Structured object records
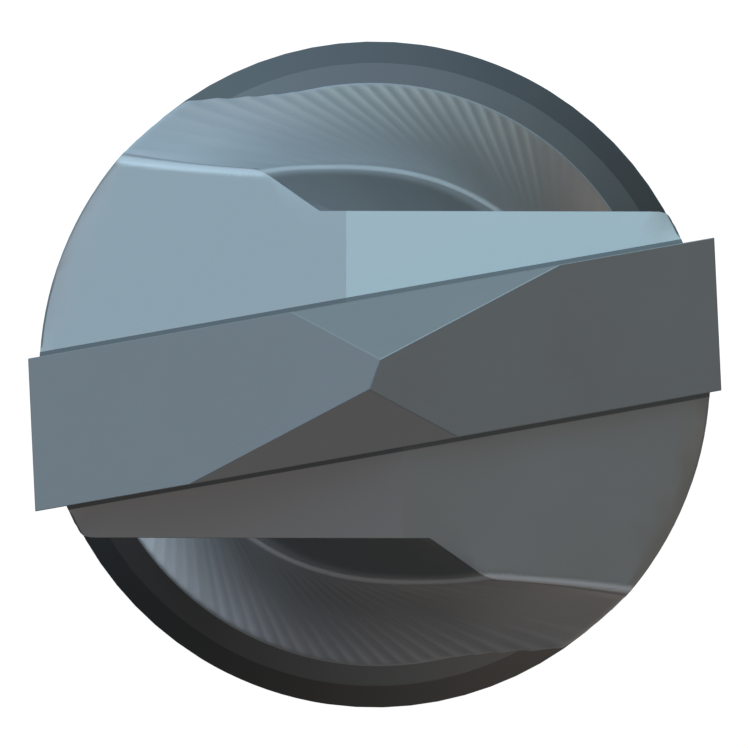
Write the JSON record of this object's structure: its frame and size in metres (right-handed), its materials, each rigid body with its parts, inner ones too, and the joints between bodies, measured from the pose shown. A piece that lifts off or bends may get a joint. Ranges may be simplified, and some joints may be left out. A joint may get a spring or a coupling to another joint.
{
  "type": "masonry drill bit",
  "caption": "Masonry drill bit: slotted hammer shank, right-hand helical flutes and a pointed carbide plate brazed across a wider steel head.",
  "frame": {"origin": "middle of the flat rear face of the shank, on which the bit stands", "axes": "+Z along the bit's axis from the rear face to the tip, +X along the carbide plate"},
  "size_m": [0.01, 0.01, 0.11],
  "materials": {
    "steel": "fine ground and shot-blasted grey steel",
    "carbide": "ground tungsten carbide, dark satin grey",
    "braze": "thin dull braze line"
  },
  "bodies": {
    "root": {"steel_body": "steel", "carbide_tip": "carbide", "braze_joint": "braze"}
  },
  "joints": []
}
==
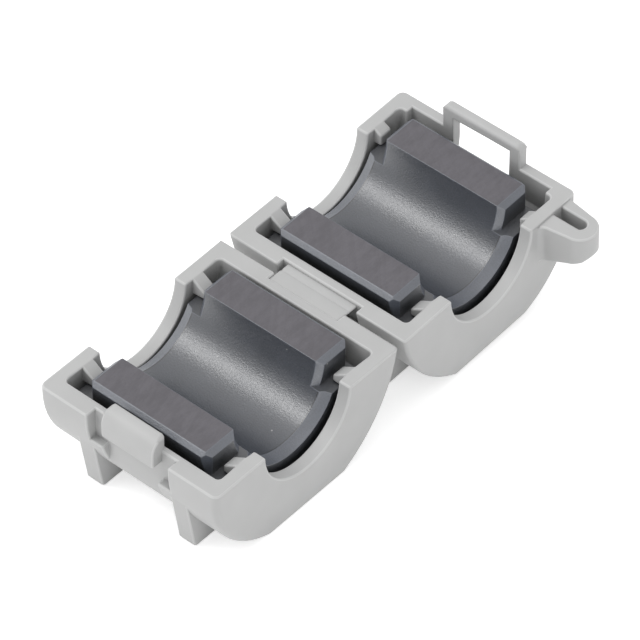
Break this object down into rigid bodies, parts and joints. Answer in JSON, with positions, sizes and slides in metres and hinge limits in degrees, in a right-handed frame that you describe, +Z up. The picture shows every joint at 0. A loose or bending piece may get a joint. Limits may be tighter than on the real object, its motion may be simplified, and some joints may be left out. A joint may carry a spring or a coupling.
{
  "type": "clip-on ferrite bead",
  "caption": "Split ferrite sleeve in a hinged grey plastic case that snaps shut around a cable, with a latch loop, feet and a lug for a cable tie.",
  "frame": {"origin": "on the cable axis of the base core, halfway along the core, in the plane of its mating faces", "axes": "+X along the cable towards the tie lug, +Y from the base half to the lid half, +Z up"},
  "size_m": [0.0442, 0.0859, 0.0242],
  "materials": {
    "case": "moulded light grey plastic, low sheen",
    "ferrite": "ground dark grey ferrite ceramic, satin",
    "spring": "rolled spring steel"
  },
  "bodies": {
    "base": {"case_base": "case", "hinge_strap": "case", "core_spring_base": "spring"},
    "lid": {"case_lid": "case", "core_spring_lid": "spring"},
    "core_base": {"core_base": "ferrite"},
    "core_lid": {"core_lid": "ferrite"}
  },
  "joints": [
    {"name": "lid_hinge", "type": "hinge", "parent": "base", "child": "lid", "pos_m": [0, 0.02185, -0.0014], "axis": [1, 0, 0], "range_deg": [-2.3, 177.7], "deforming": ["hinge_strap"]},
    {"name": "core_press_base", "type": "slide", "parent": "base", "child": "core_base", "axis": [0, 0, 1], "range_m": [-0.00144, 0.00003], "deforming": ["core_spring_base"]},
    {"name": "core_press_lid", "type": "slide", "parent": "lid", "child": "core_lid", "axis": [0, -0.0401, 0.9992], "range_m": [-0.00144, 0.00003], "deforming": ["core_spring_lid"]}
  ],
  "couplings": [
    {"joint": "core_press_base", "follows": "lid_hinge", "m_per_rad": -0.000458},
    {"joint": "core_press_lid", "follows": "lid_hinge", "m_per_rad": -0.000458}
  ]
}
--
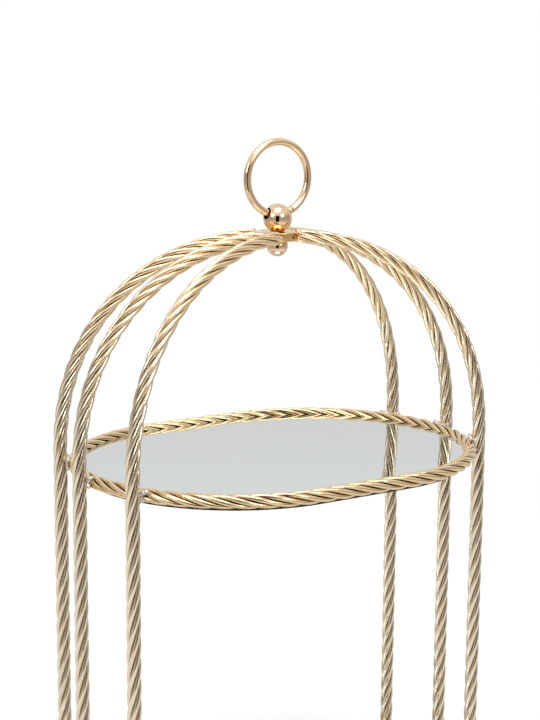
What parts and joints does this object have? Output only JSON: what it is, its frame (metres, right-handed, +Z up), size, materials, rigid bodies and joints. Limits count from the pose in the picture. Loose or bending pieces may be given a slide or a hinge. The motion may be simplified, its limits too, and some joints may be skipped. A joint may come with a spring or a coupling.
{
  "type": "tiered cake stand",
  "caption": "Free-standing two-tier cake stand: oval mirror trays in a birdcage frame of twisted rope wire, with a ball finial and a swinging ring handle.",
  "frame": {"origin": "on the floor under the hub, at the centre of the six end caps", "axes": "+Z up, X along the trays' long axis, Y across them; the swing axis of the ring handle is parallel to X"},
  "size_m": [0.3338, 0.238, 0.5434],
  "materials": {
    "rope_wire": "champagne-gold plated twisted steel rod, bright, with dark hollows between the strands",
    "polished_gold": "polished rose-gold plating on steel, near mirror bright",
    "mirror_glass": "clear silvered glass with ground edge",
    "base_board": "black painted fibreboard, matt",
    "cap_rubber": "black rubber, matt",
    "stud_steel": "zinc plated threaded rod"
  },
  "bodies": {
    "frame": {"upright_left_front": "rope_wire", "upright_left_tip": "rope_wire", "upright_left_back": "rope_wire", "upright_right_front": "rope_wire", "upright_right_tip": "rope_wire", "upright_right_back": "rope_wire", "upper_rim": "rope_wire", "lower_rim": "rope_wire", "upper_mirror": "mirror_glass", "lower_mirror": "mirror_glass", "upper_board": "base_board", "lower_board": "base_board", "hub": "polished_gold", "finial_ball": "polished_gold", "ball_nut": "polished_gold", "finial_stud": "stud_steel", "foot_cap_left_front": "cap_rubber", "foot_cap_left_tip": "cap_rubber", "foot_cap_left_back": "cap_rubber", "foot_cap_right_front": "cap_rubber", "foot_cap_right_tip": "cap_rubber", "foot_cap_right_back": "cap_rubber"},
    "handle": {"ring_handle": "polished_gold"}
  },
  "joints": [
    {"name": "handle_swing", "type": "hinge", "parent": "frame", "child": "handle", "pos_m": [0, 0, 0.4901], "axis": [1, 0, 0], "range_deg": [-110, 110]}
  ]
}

SHORT PROBLEM
Go through the material and copy out every line with "picture" in it.

EXPECTED ANSWER
Break this object down into rigid bodies, parts and joints. Answer in JSON, with positions, sizes and slides in metres and hinge limits in degrees, in a right-handed frame that you describe, +Z up. The picture shows every joint at 0. A loose or bending piece may get a joint. Limits may be tighter than on the real object, its motion may be simplified, and some joints may be left out. A joint may carry a spring or a coupling.
What parts and joints does this object have? Output only JSON: what it is, its frame (metres, right-handed, +Z up), size, materials, rigid bodies and joints. Limits count from the pose in the picture. Loose or bending pieces may be given a slide or a hinge. The motion may be simplified, its limits too, and some joints may be skipped. A joint may come with a spring or a coupling.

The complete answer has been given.